10 points against all the odds – and with the threat of being drummed out of the EU wielded as a key weapon of the No campaign – was no mean feat. However, if we lose this time round, then we really are faced with the dismal prospect of being locked in the UK for a long time to come. Two years ago, when the First Minister fired the starting gun, I was all in favour of going for it as soon as possible. But before the campaign got a chance to get under way, focusing minds on Scotland’s future, we were plunged into an unexpected and difficult UK General Election, which simultaneously set back the independence movement and turned Brexit into a much more complicated business by reducing the Tories to a minority government.

Had Theresa May not called that 2017 General Election, the UK would now be out of the EU and the pitch would be cleared for a highly-focused campaign and debate over Scotland’s future.

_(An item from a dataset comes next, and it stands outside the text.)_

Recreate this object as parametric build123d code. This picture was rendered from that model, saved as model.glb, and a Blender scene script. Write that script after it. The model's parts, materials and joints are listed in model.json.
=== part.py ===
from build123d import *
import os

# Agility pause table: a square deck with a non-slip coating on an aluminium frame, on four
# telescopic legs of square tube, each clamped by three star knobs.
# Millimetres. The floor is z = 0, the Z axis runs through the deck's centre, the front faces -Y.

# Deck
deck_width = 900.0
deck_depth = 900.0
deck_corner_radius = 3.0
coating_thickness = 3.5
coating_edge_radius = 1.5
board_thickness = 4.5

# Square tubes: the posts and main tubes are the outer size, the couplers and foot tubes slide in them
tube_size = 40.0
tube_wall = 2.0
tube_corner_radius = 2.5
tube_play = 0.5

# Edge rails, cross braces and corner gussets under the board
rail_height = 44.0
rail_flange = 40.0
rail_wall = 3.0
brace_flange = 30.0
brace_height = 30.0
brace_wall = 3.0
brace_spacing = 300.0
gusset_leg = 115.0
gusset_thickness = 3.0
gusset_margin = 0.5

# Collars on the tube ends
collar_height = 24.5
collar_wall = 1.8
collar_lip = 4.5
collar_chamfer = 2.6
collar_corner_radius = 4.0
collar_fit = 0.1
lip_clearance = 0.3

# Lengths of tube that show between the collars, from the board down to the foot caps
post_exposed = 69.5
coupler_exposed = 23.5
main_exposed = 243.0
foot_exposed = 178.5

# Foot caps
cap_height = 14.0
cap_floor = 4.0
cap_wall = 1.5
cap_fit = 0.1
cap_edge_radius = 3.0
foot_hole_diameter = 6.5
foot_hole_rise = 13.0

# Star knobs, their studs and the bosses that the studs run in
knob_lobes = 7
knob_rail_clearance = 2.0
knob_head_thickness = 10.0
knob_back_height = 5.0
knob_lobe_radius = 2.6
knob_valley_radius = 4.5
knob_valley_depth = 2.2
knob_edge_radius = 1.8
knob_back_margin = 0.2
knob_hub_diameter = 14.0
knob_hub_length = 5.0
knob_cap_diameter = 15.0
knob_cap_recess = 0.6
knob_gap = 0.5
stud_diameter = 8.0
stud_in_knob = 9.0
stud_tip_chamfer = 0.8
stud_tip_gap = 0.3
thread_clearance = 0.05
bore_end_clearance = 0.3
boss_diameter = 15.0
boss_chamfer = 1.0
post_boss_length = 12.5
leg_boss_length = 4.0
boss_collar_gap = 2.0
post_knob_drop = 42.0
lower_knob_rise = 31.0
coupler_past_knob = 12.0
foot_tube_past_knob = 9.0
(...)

That’s not where we are right now. The UK is in a state of chaos. Maybe that’s a good reason to go for broke. Maybe an independence referendum would swiftly galvanise a mass movement to leave the mess behind us and allow us to sort out our own future. Or maybe the anxiety and uncertainty the Brexit debacle has produced will make it even more difficult to convince people to take a leap forward into new territory.

I genuinely don’t know.

I suspect we need to gather a lot more information over this summer – hard data that provides us with clear insight into where people stand right now, broken down into age, gender, geographical and socio-economic categories.

Activists, including myself, are quite impatient. But even if there are 100,000 of us, we still need to mobilise 20 times that number of people to vote for independence.

By the autumn, the timetable and the character of Brexit is likely to be clarified. Armed with that knowledge, together with a more detailed picture of the attitudes of people on the ground, then the First Minister might then be in a better position to make a momentous decision. There are no guarantees and there will be risks attached. But the decision does need to be hard-headed – and based on real evidence that we can win.